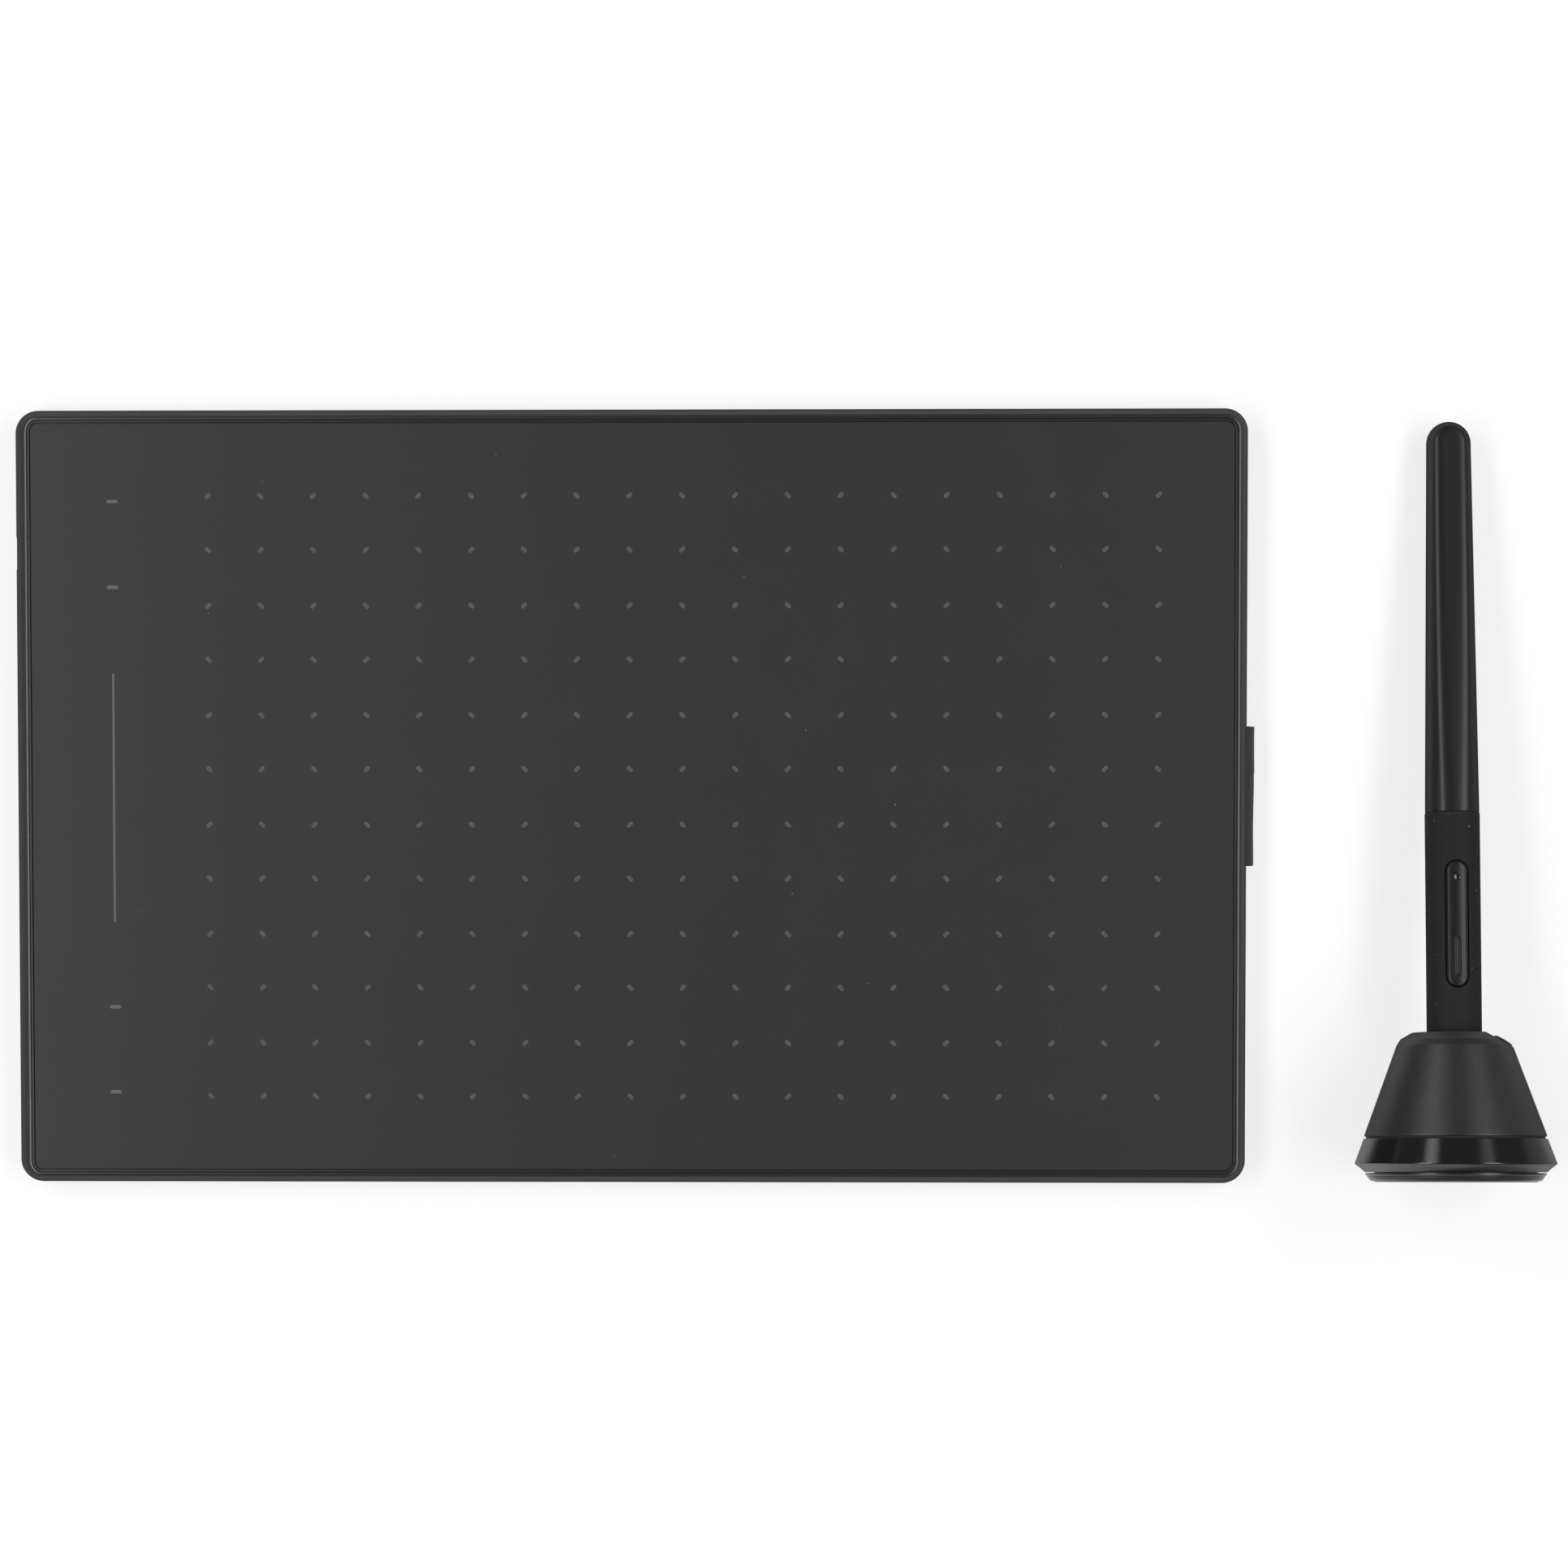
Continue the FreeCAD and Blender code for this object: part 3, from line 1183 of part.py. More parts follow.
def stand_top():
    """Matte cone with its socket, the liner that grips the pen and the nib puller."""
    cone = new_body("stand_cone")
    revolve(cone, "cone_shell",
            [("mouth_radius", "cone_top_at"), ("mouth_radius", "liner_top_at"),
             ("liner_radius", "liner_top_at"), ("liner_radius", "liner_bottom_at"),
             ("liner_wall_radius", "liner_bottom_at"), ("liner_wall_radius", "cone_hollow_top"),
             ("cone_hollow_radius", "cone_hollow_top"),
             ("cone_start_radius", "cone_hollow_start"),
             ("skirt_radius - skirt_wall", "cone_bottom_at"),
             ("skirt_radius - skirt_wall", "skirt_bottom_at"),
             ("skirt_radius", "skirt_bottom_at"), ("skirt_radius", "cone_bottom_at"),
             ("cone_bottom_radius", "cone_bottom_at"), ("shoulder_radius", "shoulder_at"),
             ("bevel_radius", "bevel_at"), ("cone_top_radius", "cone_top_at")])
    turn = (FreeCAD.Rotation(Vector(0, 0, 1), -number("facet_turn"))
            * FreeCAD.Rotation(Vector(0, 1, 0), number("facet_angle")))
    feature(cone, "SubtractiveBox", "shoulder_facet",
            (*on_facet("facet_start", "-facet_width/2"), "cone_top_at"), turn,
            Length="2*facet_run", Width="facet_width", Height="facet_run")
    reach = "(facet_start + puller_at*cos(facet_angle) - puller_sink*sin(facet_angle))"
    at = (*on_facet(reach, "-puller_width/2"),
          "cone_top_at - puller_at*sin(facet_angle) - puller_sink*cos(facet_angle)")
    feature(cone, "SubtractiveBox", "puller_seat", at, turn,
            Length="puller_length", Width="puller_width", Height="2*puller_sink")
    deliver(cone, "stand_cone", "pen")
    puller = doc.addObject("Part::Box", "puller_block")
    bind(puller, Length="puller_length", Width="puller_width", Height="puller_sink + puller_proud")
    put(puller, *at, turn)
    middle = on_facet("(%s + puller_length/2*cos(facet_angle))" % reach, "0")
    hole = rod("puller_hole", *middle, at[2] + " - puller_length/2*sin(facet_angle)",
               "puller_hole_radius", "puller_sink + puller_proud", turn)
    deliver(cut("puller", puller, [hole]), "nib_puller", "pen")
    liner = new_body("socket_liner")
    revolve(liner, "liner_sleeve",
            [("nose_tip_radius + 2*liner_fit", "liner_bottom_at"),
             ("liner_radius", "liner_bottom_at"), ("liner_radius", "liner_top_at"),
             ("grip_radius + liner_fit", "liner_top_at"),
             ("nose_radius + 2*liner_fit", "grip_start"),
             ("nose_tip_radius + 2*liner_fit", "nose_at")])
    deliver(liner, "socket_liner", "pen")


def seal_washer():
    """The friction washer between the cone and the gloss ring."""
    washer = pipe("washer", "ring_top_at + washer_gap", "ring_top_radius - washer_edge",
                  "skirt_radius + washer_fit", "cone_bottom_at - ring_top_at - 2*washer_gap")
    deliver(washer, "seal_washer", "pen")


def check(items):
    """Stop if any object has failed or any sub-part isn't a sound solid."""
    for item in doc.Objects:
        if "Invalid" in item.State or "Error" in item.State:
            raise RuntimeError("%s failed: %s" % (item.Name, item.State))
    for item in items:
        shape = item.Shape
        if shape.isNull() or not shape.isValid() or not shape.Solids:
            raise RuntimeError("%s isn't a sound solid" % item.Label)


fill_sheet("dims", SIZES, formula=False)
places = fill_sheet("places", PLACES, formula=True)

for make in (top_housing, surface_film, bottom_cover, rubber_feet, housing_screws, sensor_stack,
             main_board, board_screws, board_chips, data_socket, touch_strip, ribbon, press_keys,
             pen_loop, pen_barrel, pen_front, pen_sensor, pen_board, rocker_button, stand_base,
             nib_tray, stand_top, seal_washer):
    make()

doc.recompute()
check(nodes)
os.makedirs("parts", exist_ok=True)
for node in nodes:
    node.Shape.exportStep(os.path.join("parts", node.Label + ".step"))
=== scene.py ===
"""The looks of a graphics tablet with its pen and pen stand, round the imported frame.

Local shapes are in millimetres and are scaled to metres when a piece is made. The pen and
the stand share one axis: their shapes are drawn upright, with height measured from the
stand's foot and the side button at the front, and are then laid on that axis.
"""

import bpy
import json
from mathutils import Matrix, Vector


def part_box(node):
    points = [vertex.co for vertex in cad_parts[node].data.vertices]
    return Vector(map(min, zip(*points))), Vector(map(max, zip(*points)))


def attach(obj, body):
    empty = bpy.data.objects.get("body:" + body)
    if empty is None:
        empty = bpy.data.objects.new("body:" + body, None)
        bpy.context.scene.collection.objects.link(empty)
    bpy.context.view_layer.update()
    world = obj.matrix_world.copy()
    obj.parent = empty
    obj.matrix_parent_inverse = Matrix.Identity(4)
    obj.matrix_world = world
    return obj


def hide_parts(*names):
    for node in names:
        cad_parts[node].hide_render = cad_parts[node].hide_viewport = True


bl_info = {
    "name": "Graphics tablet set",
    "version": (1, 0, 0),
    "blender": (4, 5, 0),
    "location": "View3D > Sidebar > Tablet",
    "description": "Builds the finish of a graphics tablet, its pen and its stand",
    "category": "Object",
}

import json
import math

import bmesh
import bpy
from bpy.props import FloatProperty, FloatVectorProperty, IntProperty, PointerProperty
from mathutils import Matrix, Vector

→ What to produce
Look through the material above and work out how many of its lines contain "context". State the number only.

→ Solved exercise
2